§ **Items**:
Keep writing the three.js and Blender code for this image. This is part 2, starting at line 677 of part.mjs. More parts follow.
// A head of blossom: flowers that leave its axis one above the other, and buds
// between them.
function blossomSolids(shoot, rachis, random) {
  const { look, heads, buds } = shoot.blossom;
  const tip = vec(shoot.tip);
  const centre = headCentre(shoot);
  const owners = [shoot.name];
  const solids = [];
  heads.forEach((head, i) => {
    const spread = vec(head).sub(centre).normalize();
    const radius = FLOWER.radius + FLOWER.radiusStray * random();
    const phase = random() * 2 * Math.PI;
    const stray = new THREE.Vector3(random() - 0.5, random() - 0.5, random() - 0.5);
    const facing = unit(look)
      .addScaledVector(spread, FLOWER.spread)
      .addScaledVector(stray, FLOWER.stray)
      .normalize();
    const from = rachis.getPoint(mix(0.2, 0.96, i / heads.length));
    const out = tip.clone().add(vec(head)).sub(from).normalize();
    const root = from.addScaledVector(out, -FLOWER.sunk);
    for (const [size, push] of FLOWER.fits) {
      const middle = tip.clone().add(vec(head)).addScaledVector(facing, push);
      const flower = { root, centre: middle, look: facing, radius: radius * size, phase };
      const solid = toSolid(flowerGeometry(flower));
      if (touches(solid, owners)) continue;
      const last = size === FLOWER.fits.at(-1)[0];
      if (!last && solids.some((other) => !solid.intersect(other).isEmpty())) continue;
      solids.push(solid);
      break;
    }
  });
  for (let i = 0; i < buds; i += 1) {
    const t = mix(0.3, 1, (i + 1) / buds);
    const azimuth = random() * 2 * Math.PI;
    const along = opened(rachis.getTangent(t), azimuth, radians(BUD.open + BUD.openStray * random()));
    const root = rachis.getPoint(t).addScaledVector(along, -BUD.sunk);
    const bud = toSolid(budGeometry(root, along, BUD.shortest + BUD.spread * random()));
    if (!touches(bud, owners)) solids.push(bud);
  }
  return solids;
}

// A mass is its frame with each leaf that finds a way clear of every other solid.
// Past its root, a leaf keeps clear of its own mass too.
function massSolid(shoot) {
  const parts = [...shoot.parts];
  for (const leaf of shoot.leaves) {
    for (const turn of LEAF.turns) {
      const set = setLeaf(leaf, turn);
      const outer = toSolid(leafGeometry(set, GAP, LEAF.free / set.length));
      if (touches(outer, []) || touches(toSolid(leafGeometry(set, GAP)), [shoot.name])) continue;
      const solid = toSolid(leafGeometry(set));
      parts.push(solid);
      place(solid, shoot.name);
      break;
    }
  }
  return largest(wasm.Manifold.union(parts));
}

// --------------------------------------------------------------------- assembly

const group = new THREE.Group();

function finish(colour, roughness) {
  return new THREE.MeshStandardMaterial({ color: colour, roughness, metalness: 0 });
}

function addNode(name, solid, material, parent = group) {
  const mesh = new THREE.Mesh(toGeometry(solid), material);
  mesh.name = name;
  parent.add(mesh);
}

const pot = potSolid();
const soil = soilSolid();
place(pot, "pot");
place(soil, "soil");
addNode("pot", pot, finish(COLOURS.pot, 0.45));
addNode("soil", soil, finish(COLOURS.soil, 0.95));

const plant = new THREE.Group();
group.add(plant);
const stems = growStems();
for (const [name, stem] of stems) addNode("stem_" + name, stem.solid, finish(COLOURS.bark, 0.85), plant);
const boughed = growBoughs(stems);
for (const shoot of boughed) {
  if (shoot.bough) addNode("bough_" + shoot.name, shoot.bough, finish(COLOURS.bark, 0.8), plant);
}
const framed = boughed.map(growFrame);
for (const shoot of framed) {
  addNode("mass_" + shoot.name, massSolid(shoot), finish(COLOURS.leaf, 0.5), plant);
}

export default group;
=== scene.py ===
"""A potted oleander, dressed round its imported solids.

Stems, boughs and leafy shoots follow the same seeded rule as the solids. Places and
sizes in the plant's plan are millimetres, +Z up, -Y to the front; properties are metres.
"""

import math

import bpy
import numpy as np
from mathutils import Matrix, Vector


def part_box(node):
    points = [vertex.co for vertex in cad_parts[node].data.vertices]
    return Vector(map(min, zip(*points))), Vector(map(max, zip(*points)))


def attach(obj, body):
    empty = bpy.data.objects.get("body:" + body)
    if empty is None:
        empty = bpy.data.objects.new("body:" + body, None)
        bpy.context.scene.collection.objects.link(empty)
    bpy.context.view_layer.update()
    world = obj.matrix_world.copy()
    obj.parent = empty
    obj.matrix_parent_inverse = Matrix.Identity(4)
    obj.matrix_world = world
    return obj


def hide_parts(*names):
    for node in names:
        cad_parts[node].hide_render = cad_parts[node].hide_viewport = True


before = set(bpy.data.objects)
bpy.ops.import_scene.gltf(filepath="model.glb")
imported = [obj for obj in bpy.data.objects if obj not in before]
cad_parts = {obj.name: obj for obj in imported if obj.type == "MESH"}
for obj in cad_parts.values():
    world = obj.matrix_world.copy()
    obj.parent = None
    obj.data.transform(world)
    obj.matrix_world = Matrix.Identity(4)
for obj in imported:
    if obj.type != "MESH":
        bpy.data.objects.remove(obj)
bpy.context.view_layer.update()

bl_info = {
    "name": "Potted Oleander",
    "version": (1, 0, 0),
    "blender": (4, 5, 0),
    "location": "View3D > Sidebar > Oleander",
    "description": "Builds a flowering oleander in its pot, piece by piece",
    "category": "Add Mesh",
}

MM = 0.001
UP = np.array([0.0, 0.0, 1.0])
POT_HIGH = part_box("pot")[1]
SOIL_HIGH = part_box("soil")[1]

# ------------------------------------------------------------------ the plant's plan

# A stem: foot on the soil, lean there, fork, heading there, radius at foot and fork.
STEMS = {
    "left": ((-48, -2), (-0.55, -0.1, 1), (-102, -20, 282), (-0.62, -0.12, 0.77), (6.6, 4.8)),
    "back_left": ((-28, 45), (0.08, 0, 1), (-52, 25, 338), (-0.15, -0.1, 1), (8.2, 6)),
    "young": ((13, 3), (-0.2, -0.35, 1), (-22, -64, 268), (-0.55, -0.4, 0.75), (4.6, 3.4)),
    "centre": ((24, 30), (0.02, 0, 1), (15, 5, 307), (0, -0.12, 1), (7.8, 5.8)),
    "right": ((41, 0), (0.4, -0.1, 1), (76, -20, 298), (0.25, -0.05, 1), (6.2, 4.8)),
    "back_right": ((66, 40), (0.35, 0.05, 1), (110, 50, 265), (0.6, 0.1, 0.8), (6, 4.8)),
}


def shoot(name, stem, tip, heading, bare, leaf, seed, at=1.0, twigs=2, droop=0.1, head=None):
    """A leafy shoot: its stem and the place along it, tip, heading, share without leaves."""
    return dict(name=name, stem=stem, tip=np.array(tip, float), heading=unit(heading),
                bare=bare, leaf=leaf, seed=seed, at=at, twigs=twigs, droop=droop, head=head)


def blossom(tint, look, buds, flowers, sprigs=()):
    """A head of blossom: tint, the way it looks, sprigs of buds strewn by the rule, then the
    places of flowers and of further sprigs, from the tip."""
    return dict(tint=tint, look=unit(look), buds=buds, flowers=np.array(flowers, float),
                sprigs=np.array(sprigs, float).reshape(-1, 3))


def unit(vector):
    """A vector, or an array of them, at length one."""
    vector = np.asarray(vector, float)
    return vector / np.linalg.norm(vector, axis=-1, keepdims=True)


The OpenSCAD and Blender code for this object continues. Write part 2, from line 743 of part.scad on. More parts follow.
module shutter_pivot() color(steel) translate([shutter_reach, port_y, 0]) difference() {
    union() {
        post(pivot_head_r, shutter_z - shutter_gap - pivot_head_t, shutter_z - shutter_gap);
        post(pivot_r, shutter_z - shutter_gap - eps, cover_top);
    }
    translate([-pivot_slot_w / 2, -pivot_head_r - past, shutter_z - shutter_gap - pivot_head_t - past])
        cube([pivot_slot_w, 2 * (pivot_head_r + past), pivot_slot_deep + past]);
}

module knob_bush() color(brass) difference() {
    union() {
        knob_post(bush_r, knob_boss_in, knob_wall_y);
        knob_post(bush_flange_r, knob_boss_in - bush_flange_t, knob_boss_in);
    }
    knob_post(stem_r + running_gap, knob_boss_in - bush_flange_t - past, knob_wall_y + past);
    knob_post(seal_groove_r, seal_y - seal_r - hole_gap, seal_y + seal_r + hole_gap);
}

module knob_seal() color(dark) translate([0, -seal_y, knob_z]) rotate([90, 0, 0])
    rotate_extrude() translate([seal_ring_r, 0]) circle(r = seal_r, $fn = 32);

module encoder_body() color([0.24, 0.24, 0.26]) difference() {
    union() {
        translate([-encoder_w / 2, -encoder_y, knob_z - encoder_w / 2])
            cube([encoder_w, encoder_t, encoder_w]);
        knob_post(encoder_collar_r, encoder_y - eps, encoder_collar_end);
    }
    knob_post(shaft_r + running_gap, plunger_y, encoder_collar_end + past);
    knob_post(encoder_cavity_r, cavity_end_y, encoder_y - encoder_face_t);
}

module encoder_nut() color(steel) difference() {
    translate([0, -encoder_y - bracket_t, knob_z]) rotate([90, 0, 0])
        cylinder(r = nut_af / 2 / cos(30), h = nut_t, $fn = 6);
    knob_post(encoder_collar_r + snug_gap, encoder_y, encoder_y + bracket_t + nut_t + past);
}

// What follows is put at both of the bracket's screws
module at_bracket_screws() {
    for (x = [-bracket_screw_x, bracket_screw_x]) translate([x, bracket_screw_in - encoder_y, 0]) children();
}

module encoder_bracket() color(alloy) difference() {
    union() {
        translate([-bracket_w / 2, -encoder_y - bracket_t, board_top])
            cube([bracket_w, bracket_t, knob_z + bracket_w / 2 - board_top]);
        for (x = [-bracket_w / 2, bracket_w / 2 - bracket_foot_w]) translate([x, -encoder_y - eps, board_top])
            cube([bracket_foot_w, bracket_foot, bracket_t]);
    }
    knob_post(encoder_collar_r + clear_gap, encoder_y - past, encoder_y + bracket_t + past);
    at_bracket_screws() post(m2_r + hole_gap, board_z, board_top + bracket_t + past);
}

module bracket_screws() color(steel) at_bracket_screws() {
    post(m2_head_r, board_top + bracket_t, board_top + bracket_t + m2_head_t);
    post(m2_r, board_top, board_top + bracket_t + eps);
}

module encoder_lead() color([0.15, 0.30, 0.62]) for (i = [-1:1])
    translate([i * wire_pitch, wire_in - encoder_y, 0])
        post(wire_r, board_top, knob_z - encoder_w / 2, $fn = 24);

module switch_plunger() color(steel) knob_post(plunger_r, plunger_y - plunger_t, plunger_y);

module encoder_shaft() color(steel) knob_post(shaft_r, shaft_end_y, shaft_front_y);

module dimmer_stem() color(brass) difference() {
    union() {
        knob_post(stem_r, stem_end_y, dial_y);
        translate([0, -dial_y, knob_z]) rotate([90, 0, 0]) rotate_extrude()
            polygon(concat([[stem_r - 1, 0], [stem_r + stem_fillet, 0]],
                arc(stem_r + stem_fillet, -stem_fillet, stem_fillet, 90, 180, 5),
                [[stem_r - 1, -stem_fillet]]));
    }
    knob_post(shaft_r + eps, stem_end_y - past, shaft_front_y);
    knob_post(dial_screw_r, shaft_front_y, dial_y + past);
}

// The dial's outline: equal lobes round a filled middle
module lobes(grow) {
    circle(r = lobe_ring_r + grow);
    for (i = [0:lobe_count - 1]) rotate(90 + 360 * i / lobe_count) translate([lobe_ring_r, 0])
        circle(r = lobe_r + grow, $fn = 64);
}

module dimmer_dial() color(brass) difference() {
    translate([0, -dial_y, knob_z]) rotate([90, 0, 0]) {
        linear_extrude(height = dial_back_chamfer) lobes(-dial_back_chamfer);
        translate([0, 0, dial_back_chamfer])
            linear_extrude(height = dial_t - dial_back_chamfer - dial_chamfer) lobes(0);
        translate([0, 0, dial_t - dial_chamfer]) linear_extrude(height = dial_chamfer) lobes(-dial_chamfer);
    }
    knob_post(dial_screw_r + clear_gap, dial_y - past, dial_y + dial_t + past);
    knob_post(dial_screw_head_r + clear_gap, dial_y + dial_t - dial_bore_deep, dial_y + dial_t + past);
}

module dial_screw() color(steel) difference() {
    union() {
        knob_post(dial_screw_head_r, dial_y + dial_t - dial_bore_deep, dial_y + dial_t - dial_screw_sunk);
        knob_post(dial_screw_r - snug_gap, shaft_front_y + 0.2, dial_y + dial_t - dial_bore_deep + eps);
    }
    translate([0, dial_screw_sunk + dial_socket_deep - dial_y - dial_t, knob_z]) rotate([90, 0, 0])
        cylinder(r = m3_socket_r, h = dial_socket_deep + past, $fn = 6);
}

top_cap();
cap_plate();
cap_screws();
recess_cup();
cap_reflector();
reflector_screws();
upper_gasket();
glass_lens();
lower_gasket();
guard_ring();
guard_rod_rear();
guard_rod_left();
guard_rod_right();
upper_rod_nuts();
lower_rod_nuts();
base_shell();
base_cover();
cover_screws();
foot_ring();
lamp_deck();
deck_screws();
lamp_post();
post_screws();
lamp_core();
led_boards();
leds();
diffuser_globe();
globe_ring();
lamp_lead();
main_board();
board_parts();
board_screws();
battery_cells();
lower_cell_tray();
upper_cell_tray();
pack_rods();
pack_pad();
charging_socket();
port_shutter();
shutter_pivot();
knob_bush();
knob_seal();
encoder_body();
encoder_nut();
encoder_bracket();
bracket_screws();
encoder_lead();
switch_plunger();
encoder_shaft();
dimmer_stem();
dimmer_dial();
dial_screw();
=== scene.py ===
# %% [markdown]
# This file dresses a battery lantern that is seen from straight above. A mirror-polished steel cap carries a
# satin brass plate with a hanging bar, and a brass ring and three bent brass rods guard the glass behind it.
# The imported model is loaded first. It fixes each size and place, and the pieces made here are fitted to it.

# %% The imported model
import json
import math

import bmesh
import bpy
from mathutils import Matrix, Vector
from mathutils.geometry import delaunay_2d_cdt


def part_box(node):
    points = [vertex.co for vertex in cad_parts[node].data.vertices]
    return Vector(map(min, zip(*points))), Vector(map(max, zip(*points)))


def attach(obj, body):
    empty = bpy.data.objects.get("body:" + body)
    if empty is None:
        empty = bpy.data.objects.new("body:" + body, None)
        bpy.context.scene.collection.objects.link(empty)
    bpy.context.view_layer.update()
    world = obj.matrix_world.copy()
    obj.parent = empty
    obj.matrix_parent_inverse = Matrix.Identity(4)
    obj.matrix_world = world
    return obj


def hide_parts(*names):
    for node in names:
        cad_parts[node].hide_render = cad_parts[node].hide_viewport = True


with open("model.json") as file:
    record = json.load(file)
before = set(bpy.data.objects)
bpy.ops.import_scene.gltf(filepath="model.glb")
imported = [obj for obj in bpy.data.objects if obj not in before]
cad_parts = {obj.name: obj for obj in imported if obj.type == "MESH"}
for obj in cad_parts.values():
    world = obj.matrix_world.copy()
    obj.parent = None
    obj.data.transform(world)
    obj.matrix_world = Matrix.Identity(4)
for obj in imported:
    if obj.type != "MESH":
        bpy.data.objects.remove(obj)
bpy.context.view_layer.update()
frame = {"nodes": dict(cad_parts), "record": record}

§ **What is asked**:
The lines to return run from the one containing "glass_lens();" down to the one containing "from mathutils.geometry import"; give them exactly, both included, and no others.

§ **Solution for this task**:
glass_lens();
lower_gasket();
guard_ring();
guard_rod_rear();
guard_rod_left();
guard_rod_right();
upper_rod_nuts();
lower_rod_nuts();
base_shell();
base_cover();
cover_screws();
foot_ring();
lamp_deck();
deck_screws();
lamp_post();
post_screws();
lamp_core();
led_boards();
leds();
diffuser_globe();
globe_ring();
lamp_lead();
main_board();
board_parts();
board_screws();
battery_cells();
lower_cell_tray();
upper_cell_tray();
pack_rods();
pack_pad();
charging_socket();
port_shutter();
shutter_pivot();
knob_bush();
knob_seal();
encoder_body();
encoder_nut();
encoder_bracket();
bracket_screws();
encoder_lead();
switch_plunger();
encoder_shaft();
dimmer_stem();
dimmer_dial();
dial_screw();
=== scene.py ===
# %% [markdown]
# This file dresses a battery lantern that is seen from straight above. A mirror-polished steel cap carries a
# satin brass plate with a hanging bar, and a brass ring and three bent brass rods guard the glass behind it.
# The imported model is loaded first. It fixes each size and place, and the pieces made here are fitted to it.

# %% The imported model
import json
import math

import bmesh
import bpy
from mathutils import Matrix, Vector
from mathutils.geometry import delaunay_2d_cdt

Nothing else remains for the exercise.